_MATERIALS PROVIDED_.
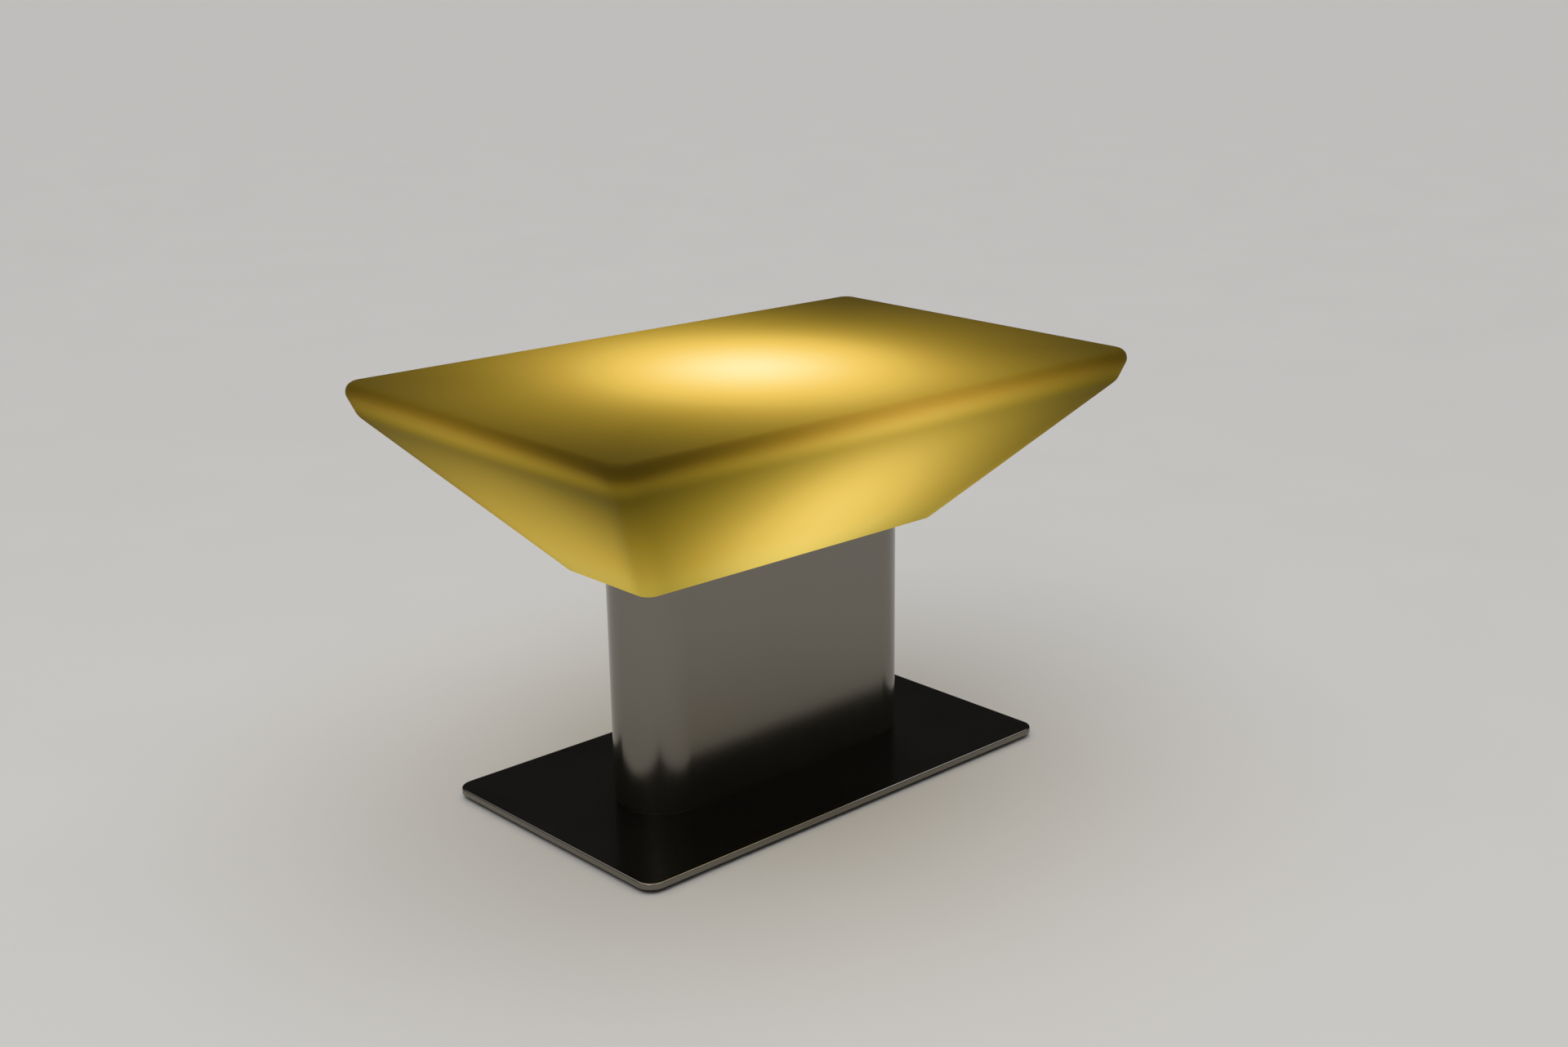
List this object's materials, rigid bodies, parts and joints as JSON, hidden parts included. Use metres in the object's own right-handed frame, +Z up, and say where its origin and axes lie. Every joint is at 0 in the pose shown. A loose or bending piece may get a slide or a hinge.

---

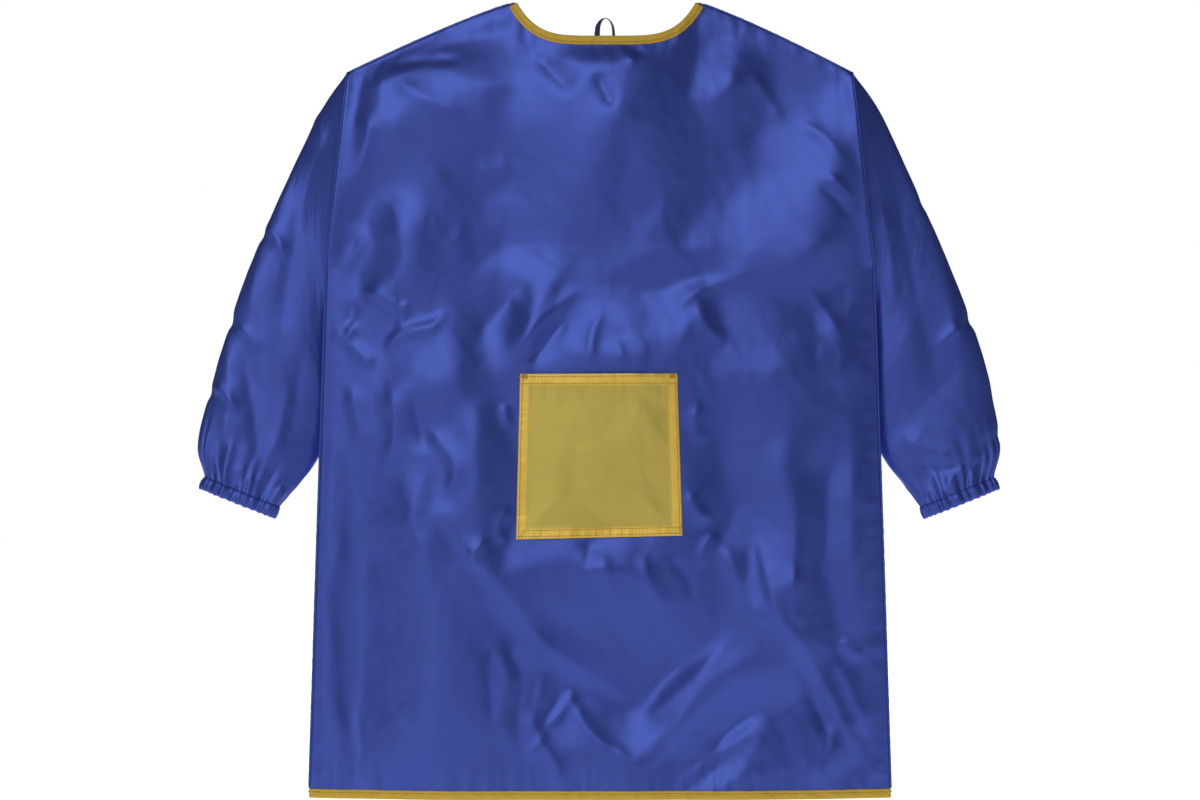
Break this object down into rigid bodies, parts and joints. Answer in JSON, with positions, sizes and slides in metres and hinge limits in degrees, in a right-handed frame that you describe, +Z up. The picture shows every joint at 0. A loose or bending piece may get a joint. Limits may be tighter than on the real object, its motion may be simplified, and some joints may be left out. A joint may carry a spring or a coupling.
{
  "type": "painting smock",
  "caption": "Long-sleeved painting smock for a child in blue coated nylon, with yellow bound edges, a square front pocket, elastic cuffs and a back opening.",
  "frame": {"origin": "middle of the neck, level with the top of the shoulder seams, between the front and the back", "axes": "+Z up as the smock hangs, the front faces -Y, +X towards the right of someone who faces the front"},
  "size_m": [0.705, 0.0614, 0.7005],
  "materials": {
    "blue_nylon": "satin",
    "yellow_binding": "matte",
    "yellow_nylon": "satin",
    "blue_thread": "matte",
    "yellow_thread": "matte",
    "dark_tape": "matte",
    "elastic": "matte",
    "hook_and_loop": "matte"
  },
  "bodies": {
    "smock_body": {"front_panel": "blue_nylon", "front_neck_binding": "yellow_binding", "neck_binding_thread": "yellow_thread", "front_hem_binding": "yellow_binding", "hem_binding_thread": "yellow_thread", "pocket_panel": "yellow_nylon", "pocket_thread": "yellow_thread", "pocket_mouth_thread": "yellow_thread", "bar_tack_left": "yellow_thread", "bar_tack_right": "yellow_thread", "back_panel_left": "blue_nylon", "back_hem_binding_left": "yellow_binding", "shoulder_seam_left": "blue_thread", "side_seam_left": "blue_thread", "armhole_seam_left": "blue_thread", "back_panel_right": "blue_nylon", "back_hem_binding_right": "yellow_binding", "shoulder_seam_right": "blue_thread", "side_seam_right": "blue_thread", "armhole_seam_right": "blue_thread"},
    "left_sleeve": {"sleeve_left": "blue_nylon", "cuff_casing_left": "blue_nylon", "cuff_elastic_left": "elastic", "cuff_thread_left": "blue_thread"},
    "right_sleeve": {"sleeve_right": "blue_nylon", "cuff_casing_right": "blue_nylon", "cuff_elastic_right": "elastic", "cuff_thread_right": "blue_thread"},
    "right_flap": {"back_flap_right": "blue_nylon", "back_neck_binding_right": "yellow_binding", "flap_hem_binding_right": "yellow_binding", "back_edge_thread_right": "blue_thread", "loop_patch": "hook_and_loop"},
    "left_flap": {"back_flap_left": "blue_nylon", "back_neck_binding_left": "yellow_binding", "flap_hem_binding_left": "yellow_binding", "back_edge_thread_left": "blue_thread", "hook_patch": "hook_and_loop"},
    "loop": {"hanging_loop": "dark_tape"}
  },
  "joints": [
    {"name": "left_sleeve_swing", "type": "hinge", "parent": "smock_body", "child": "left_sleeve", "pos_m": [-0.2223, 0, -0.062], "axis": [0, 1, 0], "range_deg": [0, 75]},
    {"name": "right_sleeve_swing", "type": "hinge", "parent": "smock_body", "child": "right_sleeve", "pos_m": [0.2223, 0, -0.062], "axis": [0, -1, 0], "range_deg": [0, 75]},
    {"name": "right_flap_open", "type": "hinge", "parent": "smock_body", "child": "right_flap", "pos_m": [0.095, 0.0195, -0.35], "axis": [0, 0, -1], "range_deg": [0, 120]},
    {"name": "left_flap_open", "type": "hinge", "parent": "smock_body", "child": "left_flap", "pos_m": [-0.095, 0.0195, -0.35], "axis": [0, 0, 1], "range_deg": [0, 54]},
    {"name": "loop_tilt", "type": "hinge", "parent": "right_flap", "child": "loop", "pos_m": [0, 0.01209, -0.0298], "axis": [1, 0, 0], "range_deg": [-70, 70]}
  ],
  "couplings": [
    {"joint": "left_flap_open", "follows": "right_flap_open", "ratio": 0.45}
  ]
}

...

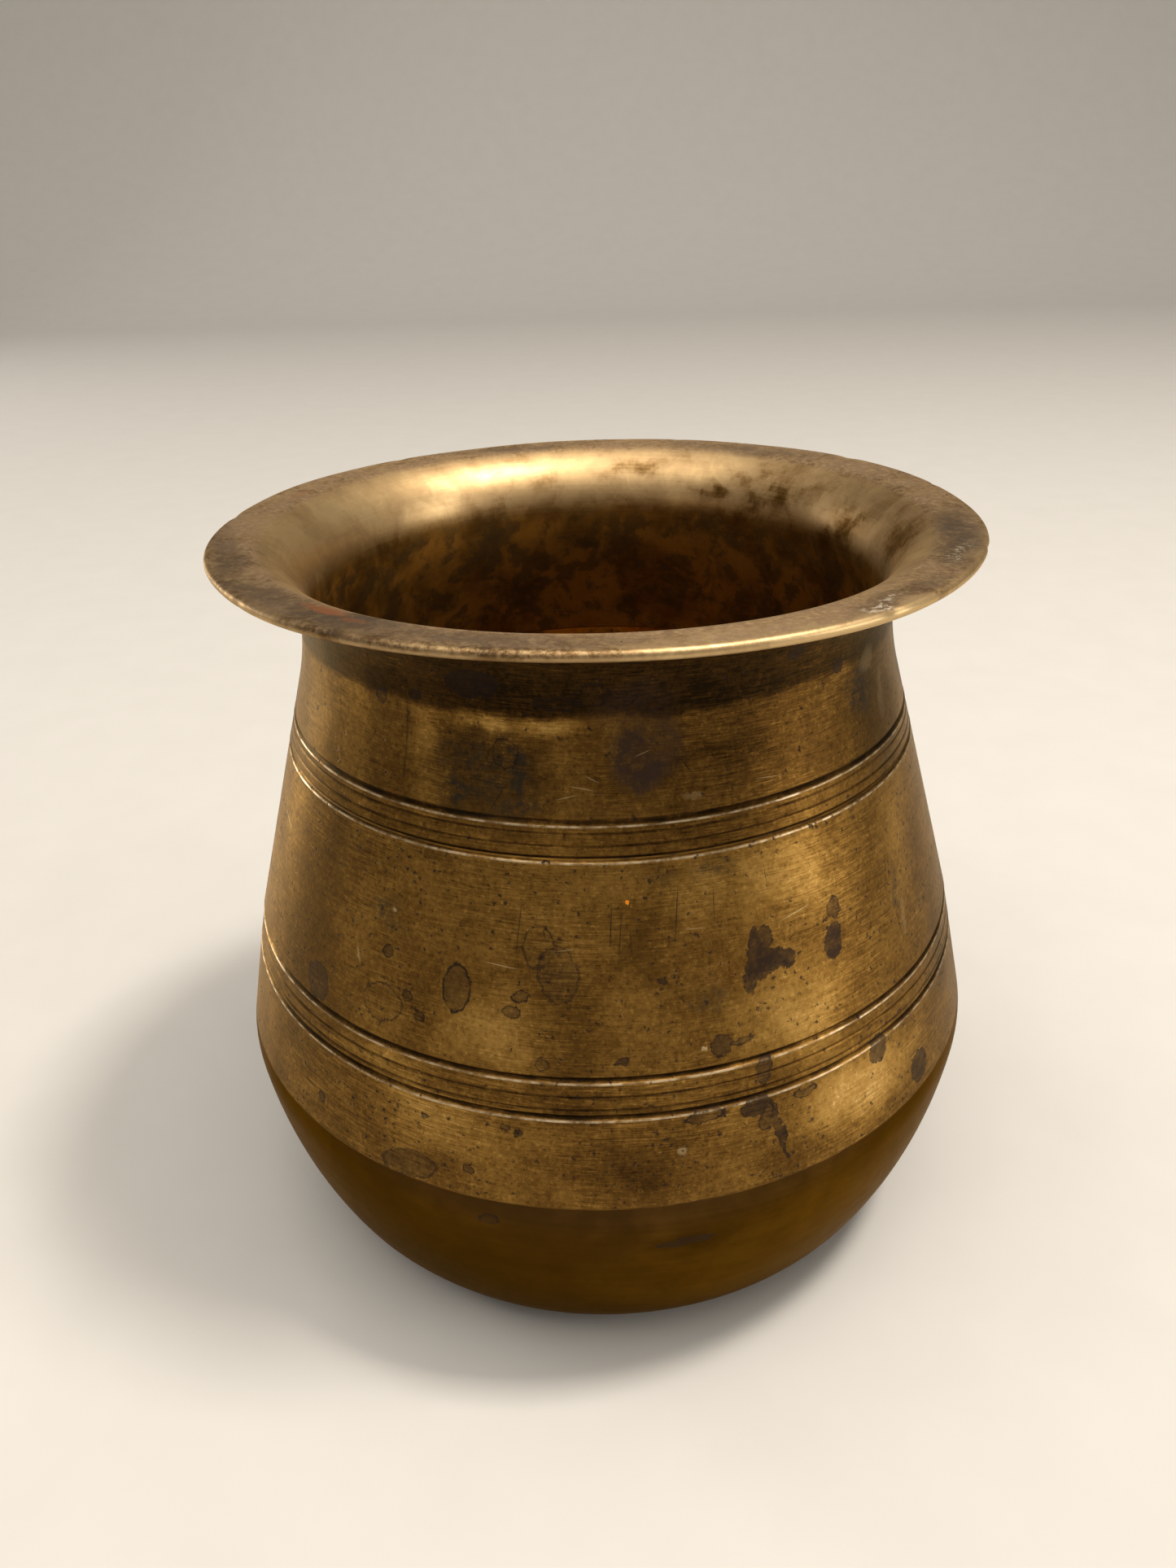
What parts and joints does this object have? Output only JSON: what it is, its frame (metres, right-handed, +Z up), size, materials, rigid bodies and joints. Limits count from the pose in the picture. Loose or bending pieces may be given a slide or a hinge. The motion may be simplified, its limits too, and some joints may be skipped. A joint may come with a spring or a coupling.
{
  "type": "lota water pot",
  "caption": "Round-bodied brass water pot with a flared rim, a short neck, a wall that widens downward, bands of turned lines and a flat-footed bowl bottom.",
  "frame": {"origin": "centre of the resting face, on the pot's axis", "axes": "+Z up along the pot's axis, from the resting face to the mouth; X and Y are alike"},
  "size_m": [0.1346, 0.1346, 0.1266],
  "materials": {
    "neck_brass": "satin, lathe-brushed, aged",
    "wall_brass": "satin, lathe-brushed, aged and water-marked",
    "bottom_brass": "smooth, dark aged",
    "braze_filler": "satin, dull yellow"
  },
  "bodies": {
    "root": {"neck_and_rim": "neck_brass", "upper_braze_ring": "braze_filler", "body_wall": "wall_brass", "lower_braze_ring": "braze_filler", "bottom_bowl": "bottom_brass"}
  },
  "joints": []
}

_OBJECTIVE_. Look through the entries above and list every line containing "from".

_RESPONSE FOR THIS EXERCISE_.
What parts and joints does this object have? Output only JSON: what it is, its frame (metres, right-handed, +Z up), size, materials, rigid bodies and joints. Limits count from the pose in the picture. Loose or bending pieces may be given a slide or a hinge. The motion may be simplified, its limits too, and some joints may be skipped. A joint may come with a spring or a coupling.
  "frame": {"origin": "centre of the resting face, on the pot's axis", "axes": "+Z up along the pot's axis, from the resting face to the mouth; X and Y are alike"},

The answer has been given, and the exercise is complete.